As a child Kamal had known a gentler world. Of course, the cold war with the CRA—the Christian Republic of America—had always been there, but it hadn’t threatened to boil over as it now did. And the great war against Russia had simmered back to a tense stalemate, even though the tsar never missed an opportunity to rattle his tongue about the constant encroachment of Islam onto Orthodox lands, no matter how well Murad V had treated the Slavic people living under his rule in the Balkans.

But there was peace, and there was prosperity: having long since subjugated their Persian adversaries and conquered Arabia, the Ottomans controlled the largest oil reserves on the planet, and the cheapest to produce. And with a virtual monopoly on the global supply of oil, they had, for almost a century, maintained a firm lid on the ambitions of their enemies.

Under the previous sultan’s inspired leadership, the empire had thrived. Murad had been ambitiously progressive. A tireless reformer, he championed the social, economic, cultural, and even religious transformation of his empire and only stopped short of political reform. He made cautious but marked progress in spreading education, improving the rights of women and the conditions of the poor, and encouraging the arts. Murad had also overseen the launch of the Internet across the empire, an invention that had originated in an Istanbul university lab and one that the staunchly Puritan Americans were still unwilling to embrace.

He had set the empire on course for a fairer, brighter future. But it was a tightrope to walk.
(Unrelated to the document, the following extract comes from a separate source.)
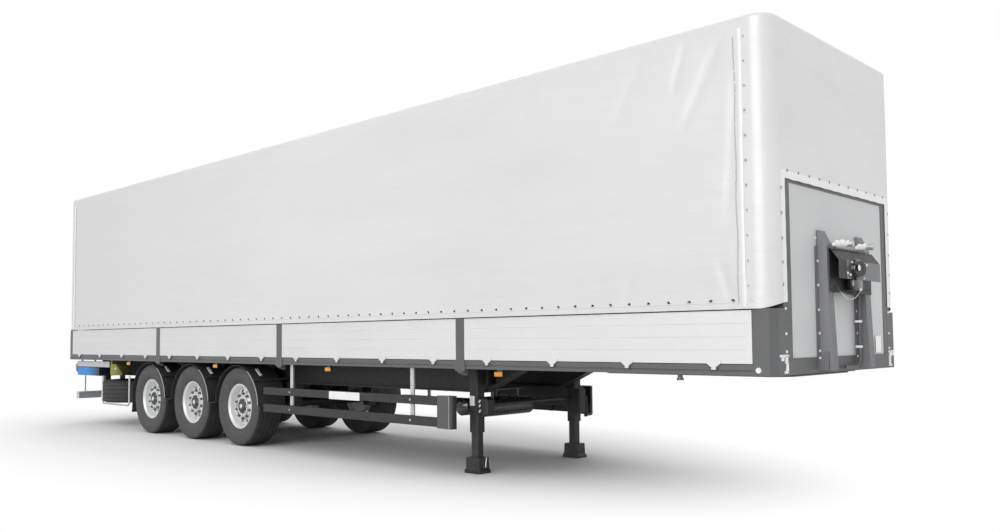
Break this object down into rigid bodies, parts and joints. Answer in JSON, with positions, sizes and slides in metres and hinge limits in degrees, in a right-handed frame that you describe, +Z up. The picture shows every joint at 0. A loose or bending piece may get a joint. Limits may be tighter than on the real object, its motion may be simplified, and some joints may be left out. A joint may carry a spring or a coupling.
{
  "type": "semi trailer",
  "caption": "Long three axle drop side semi trailer with a laced tarpaulin cover, parked on its landing legs.",
  "frame": {"origin": "on the ground in the middle of the overall box", "axes": "+X towards the front, +Y to the trailer's left, +Z up"},
  "size_m": [13.825, 2.55, 4],
  "materials": {
    "chassis_paint": "satin dark chassis paint",
    "guard_paint": "satin dark grey paint",
    "frame_paint": "satin mid grey paint",
    "panel_aluminium": "pale anodised boards",
    "wall_paint": "pale grey paint",
    "cover_cloth": "coated tarpaulin",
    "floor_wood": "coated plywood",
    "lath_wood": "planed boards",
    "tyre_rubber": "matt black rubber",
    "rim_paint": "silver paint",
    "galvanised": "galvanised",
    "rubber": "moulded rubber",
    "amber_lens": "amber lens",
    "red_lens": "red lens",
    "blue_plastic": "moulded box",
    "chock_plastic": "moulded wedge",
    "tank_paint": "gloss black paint",
    "black_plastic": "moulded plastic",
    "steel": "forged and greased"
  },
  "bodies": {
    "chassis": {"chassis_beams": "chassis_paint", "cross_members": "chassis_paint", "deck_floor": "floor_wood", "side_rail_left": "frame_paint", "side_rail_right": "frame_paint", "stanchions": "frame_paint", "rear_frame": "frame_paint", "bulkhead_frame": "frame_paint", "bulkhead_wall": "wall_paint", "bulkhead_braces": "frame_paint", "service_console": "frame_paint", "air_couplings": "galvanised", "roof_frame": "galvanised", "side_laths": "lath_wood", "cover_sides": "cover_cloth", "cover_front": "cover_cloth", "cover_rear": "cover_cloth", "cover_roof": "cover_cloth", "coupler_plate": "steel", "landing_leg_left": "chassis_paint", "landing_leg_right": "chassis_paint", "landing_shaft": "galvanised", "axles": "chassis_paint", "suspension_arms": "chassis_paint", "air_springs": "rubber", "mudguards": "black_plastic", "side_guard_left": "guard_paint", "side_guard_right": "guard_paint", "marker_lamps": "amber_lens", "air_tanks": "tank_paint", "spare_tyre": "tyre_rubber", "spare_rim": "rim_paint", "spare_carrier": "galvanised", "stowage_box": "blue_plastic", "wheel_chock": "chock_plastic", "rear_underrun": "chassis_paint", "lamp_board": "frame_paint", "tail_lamps": "red_lens"},
    "wheelset_1_left": {"tyre_1_left": "tyre_rubber", "wheel_1_left": "rim_paint"},
    "wheelset_1_right": {"tyre_1_right": "tyre_rubber", "wheel_1_right": "rim_paint"},
    "wheelset_2_left": {"tyre_2_left": "tyre_rubber", "wheel_2_left": "rim_paint"},
    "wheelset_2_right": {"tyre_2_right": "tyre_rubber", "wheel_2_right": "rim_paint"},
    "wheelset_3_left": {"tyre_3_left": "tyre_rubber", "wheel_3_left": "rim_paint"},
    "wheelset_3_right": {"tyre_3_right": "tyre_rubber", "wheel_3_right": "rim_paint"},
    "drop_side_1_left": {"drop_side_1_left": "panel_aluminium"},
    "drop_side_1_right": {"drop_side_1_right": "panel_aluminium"},
    "drop_side_2_left": {"drop_side_2_left": "panel_aluminium"},
    "drop_side_2_right": {"drop_side_2_right": "panel_aluminium"},
    "drop_side_3_left": {"drop_side_3_left": "panel_aluminium"},
    "drop_side_3_right": {"drop_side_3_right": "panel_aluminium"},
    "drop_side_4_left": {"drop_side_4_left": "panel_aluminium"},
    "drop_side_4_right": {"drop_side_4_right": "panel_aluminium"},
    "tailboard": {"tailboard": "panel_aluminium"}
  },
  "joints": [
    {"name": "wheel_spin_1_left", "type": "hinge", "parent": "chassis", "child": "wheelset_1_left", "pos_m": [-1.2425, 1.02, 0.536], "axis": [0, 1, 0], "continuous": true},
    {"name": "wheel_spin_1_right", "type": "hinge", "parent": "chassis", "child": "wheelset_1_right", "pos_m": [-1.2425, -1.02, 0.536], "axis": [0, 1, 0], "continuous": true},
    {"name": "wheel_spin_2_left", "type": "hinge", "parent": "chassis", "child": "wheelset_2_left", "pos_m": [-2.5525, 1.02, 0.536], "axis": [0, 1, 0], "continuous": true},
    {"name": "wheel_spin_2_right", "type": "hinge", "parent": "chassis", "child": "wheelset_2_right", "pos_m": [-2.5525, -1.02, 0.536], "axis": [0, 1, 0], "continuous": true},
    {"name": "wheel_spin_3_left", "type": "hinge", "parent": "chassis", "child": "wheelset_3_left", "pos_m": [-3.8625, 1.02, 0.536], "axis": [0, 1, 0], "continuous": true},
    {"name": "wheel_spin_3_right", "type": "hinge", "parent": "chassis", "child": "wheelset_3_right", "pos_m": [-3.8625, -1.02, 0.536], "axis": [0, 1, 0], "continuous": true},
    {"name": "drop_side_1_left_fold", "type": "hinge", "parent": "chassis", "child": "drop_side_1_left", "pos_m": [-5.17563, 1.266, 1.172], "axis": [-1, 0, 0], "range_deg": [0, 180]},
    {"name": "drop_side_1_right_fold", "type": "hinge", "parent": "chassis", "child": "drop_side_1_right", "pos_m": [-5.17563, -1.266, 1.172], "axis": [1, 0, 0], "range_deg": [0, 180]},
    {"name": "drop_side_2_left_fold", "type": "hinge", "parent": "chassis", "child": "drop_side_2_left", "pos_m": [-1.82688, 1.266, 1.172], "axis": [-1, 0, 0], "range_deg": [0, 180]},
    {"name": "drop_side_2_right_fold", "type": "hinge", "parent": "chassis", "child": "drop_side_2_right", "pos_m": [-1.82688, -1.266, 1.172], "axis": [1, 0, 0], "range_deg": [0, 180]},
    {"name": "drop_side_3_left_fold", "type": "hinge", "parent": "chassis", "child": "drop_side_3_left", "pos_m": [1.52188, 1.266, 1.172], "axis": [-1, 0, 0], "range_deg": [0, 180]},
    {"name": "drop_side_3_right_fold", "type": "hinge", "parent": "chassis", "child": "drop_side_3_right", "pos_m": [1.52188, -1.266, 1.172], "axis": [1, 0, 0], "range_deg": [0, 180]},
    {"name": "drop_side_4_left_fold", "type": "hinge", "parent": "chassis", "child": "drop_side_4_left", "pos_m": [4.87063, 1.266, 1.172], "axis": [-1, 0, 0], "range_deg": [0, 180]},
    {"name": "drop_side_4_right_fold", "type": "hinge", "parent": "chassis", "child": "drop_side_4_right", "pos_m": [4.87063, -1.266, 1.172], "axis": [1, 0, 0], "range_deg": [0, 180]},
    {"name": "tailboard_fold", "type": "hinge", "parent": "chassis", "child": "tailboard", "pos_m": [-6.9035, 0, 1.172], "axis": [0, -1, 0], "range_deg": [0, 180]}
  ]
}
Relaxing the limitations of free speech, combined with the networking effect of the Internet, had allowed radical new ideas to blossom; Murad had let the genie out of the bottle, and he needed to make sure it didn’t overwhelm him and his rule. He also had to make sure any public debate of these reforms didn’t escalate into civil unrest, since facing off against the reforms and their supporters was an entrenched religious establishment that wasn’t easy to tame.

For a while, Murad managed to maintain order and stability and safeguard his empire’s hayba—its stature and prestige—without having to resort to excessive coercion. But the reform tightrope proved to be trickier far from the capital, in a remote corner of the empire: the Diriyah eyalet of the Arabian peninsula.